DATASET ENTRIES -
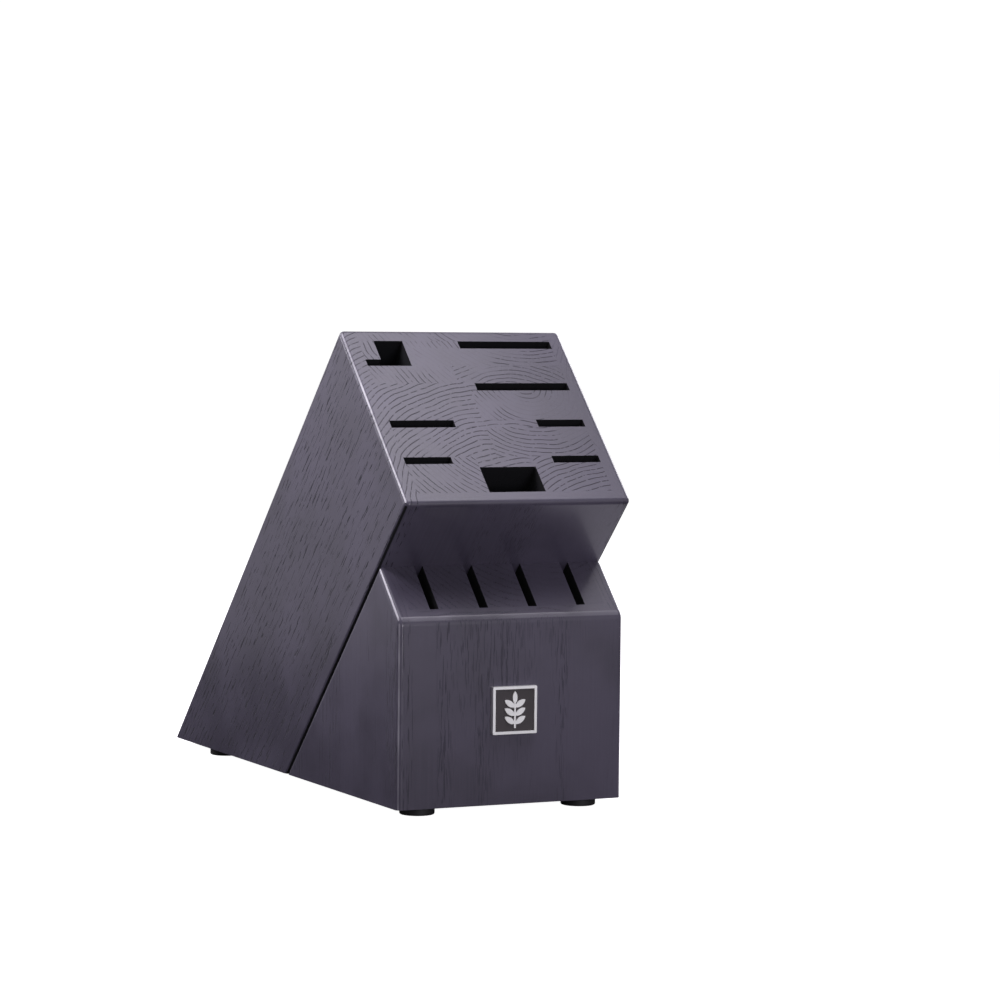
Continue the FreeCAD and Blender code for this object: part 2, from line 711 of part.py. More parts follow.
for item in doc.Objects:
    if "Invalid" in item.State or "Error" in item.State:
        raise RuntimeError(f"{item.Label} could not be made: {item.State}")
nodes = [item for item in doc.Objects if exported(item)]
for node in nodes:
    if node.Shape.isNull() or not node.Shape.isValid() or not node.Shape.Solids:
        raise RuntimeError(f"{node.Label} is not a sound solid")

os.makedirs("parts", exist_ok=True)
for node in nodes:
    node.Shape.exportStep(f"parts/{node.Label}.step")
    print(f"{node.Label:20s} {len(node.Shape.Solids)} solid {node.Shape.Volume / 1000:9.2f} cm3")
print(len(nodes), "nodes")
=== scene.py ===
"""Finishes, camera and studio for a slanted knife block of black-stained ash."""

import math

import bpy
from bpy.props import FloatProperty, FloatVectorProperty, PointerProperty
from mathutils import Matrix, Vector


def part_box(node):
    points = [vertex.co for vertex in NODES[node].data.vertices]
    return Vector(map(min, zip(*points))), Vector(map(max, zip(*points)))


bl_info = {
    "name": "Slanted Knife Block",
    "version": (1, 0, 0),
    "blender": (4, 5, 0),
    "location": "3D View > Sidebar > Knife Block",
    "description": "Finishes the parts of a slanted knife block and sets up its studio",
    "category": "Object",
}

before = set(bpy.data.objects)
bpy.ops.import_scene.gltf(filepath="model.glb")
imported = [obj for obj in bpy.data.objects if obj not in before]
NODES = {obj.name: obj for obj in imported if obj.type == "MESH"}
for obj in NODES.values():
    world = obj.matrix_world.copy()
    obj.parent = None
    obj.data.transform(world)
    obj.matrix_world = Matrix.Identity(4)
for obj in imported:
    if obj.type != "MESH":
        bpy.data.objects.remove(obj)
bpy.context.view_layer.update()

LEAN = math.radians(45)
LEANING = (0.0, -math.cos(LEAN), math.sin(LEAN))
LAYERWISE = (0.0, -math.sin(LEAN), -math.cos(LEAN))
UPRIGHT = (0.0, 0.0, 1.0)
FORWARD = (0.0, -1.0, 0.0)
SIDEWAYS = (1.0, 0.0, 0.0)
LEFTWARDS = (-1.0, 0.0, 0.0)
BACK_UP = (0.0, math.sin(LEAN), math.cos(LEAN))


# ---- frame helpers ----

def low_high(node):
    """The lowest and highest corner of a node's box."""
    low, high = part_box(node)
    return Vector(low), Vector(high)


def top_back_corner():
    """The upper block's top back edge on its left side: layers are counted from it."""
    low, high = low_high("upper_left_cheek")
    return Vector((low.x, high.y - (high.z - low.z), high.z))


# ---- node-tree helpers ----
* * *
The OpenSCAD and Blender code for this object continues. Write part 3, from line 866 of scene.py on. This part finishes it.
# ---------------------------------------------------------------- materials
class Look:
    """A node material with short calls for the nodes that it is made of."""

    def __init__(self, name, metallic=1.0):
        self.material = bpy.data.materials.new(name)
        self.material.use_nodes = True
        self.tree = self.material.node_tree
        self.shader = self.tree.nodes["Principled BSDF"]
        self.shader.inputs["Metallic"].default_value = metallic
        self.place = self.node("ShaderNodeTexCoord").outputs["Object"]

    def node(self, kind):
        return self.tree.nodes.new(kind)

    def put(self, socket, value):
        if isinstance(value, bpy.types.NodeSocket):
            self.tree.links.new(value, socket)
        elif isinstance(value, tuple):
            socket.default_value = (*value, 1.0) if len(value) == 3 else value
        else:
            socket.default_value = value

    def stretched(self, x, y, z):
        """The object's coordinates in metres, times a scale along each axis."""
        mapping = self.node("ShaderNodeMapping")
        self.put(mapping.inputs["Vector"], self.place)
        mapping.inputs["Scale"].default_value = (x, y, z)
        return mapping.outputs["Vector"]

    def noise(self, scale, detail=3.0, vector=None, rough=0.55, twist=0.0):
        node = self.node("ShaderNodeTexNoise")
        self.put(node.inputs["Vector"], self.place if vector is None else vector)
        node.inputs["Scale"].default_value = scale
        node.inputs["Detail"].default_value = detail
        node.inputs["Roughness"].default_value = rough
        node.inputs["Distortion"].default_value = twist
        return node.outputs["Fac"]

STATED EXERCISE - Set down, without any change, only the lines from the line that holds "bpy.data.objects.remove(obj)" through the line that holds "# ---- node-tree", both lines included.

WRITTEN ANSWER -
        bpy.data.objects.remove(obj)
bpy.context.view_layer.update()

LEAN = math.radians(45)
LEANING = (0.0, -math.cos(LEAN), math.sin(LEAN))
LAYERWISE = (0.0, -math.sin(LEAN), -math.cos(LEAN))
UPRIGHT = (0.0, 0.0, 1.0)
FORWARD = (0.0, -1.0, 0.0)
SIDEWAYS = (1.0, 0.0, 0.0)
LEFTWARDS = (-1.0, 0.0, 0.0)
BACK_UP = (0.0, math.sin(LEAN), math.cos(LEAN))


# ---- frame helpers ----

def low_high(node):
    """The lowest and highest corner of a node's box."""
    low, high = part_box(node)
    return Vector(low), Vector(high)


def top_back_corner():
    """The upper block's top back edge on its left side: layers are counted from it."""
    low, high = low_high("upper_left_cheek")
    return Vector((low.x, high.y - (high.z - low.z), high.z))


# ---- node-tree helpers ----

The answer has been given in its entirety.